* **DATA SHOWN**

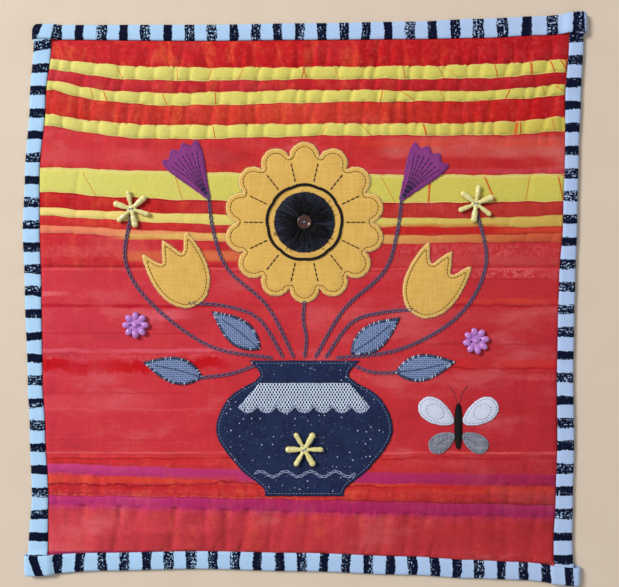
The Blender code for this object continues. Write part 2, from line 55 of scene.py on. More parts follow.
Point = Tuple[float, float]
Height = Callable[[Array, Array], Array]

MM = 0.001
LOG = logging.getLogger("quilt")
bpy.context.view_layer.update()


def paint(steps: Colour) -> Colour:
    """Turn a colour of 0 to 255 steps into linear light."""
    red, green, blue = (((v / 255 + 0.055) / 1.055) ** 2.4 if v > 10.31 else v / 255 / 12.92 for v in steps)
    return red, green, blue


# Shader expressions


def operator(name: str) -> Callable[..., "Wire"]:
    """Make a method of Wire from a Math node.

    Args:
        name: The node's operation.

    Returns:
        The method.
    """

    def work(first: "Wire", *others: Any) -> "Wire":
        """Return the node's result on this value and others."""
        return first.shader.node("Math", {"operation": name}, dict(enumerate((first, *others))))

    return work


@dataclass(frozen=True, eq=False)
class Wire:
    """A shader value that Python's operators work on."""

    shader: "Shader"
    socket: bpy.types.NodeSocket

    __add__ = __radd__ = operator("ADD")
    __sub__ = operator("SUBTRACT")
    __mul__ = __rmul__ = operator("MULTIPLY")
    __truediv__ = operator("DIVIDE")
    __pow__ = operator("POWER")
    __gt__ = operator("GREATER_THAN")
    __lt__ = operator("LESS_THAN")
    sine = operator("SINE")
    size = operator("ABSOLUTE")
    whole = operator("FLOOR")
    part = operator("FRACT")

    def __rsub__(self, other: float) -> "Wire":
        """Subtract this value from a number."""
        return self * -1.0 + other

    def ease(self, low: float, high: float) -> "Wire":
        """Return a smooth climb from 0 at low to 1 at high."""
        return self.shader.node("MapRange", {"interpolation_type": "SMOOTHSTEP"}, {0: self, 1: low, 2: high})

    def axis(self, axis: int) -> "Wire":
        """Return one number of a vector."""
        return self.shader.node("SeparateXYZ", {}, {0: self}, axis)

    def stretch(self, x: float, y: float, z: float = 1) -> "Wire":
        """Return a vector with each number multiplied."""
        return self.shader.node("VectorMath", {"operation": "MULTIPLY"}, {0: self, 1: (x, y, z)})

    def brighten(self, amount: Any) -> "Wire":
        """Return a colour multiplied by a number."""
        return self.shader.node("VectorMath", {"operation": "SCALE"}, {0: self, 3: amount})

    def mix(self, share: Any, other: Any) -> "Wire":
        """Return this colour with a share of another."""
        return self.shader.mix(share, self, other)

    def dice(self) -> Tuple["Wire", "Wire", "Wire"]:
        """Return three even random numbers that are the same for one vector."""
        thrown = self.shader.node("WhiteNoise", {"noise_dimensions": "3D"}, {"Vector": self}, "Color")
        return thrown.axis(0), thrown.axis(1), thrown.axis(2)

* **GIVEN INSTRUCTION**
All of the data must be returned exactly.

* **ANSWER FOR THE TASK**
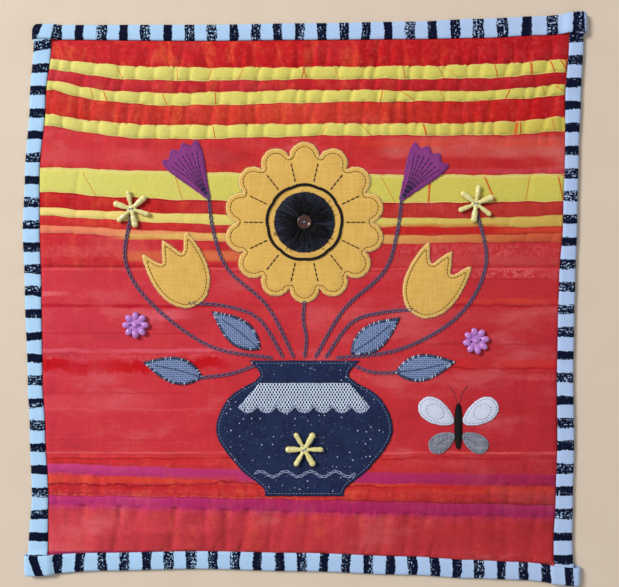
The Blender code for this object continues. Write part 2, from line 55 of scene.py on. More parts follow.
Point = Tuple[float, float]
Height = Callable[[Array, Array], Array]

MM = 0.001
LOG = logging.getLogger("quilt")
bpy.context.view_layer.update()


def paint(steps: Colour) -> Colour:
    """Turn a colour of 0 to 255 steps into linear light."""
    red, green, blue = (((v / 255 + 0.055) / 1.055) ** 2.4 if v > 10.31 else v / 255 / 12.92 for v in steps)
    return red, green, blue


# Shader expressions


def operator(name: str) -> Callable[..., "Wire"]:
    """Make a method of Wire from a Math node.

    Args:
        name: The node's operation.

    Returns:
        The method.
    """

    def work(first: "Wire", *others: Any) -> "Wire":
        """Return the node's result on this value and others."""
        return first.shader.node("Math", {"operation": name}, dict(enumerate((first, *others))))

    return work


@dataclass(frozen=True, eq=False)
class Wire:
    """A shader value that Python's operators work on."""

    shader: "Shader"
    socket: bpy.types.NodeSocket

    __add__ = __radd__ = operator("ADD")
    __sub__ = operator("SUBTRACT")
    __mul__ = __rmul__ = operator("MULTIPLY")
    __truediv__ = operator("DIVIDE")
    __pow__ = operator("POWER")
    __gt__ = operator("GREATER_THAN")
    __lt__ = operator("LESS_THAN")
    sine = operator("SINE")
    size = operator("ABSOLUTE")
    whole = operator("FLOOR")
    part = operator("FRACT")

    def __rsub__(self, other: float) -> "Wire":
        """Subtract this value from a number."""
        return self * -1.0 + other

    def ease(self, low: float, high: float) -> "Wire":
        """Return a smooth climb from 0 at low to 1 at high."""
        return self.shader.node("MapRange", {"interpolation_type": "SMOOTHSTEP"}, {0: self, 1: low, 2: high})

    def axis(self, axis: int) -> "Wire":
        """Return one number of a vector."""
        return self.shader.node("SeparateXYZ", {}, {0: self}, axis)

    def stretch(self, x: float, y: float, z: float = 1) -> "Wire":
        """Return a vector with each number multiplied."""
        return self.shader.node("VectorMath", {"operation": "MULTIPLY"}, {0: self, 1: (x, y, z)})

    def brighten(self, amount: Any) -> "Wire":
        """Return a colour multiplied by a number."""
        return self.shader.node("VectorMath", {"operation": "SCALE"}, {0: self, 3: amount})

    def mix(self, share: Any, other: Any) -> "Wire":
        """Return this colour with a share of another."""
        return self.shader.mix(share, self, other)

    def dice(self) -> Tuple["Wire", "Wire", "Wire"]:
        """Return three even random numbers that are the same for one vector."""
        thrown = self.shader.node("WhiteNoise", {"noise_dimensions": "3D"}, {"Vector": self}, "Color")
        return thrown.axis(0), thrown.axis(1), thrown.axis(2)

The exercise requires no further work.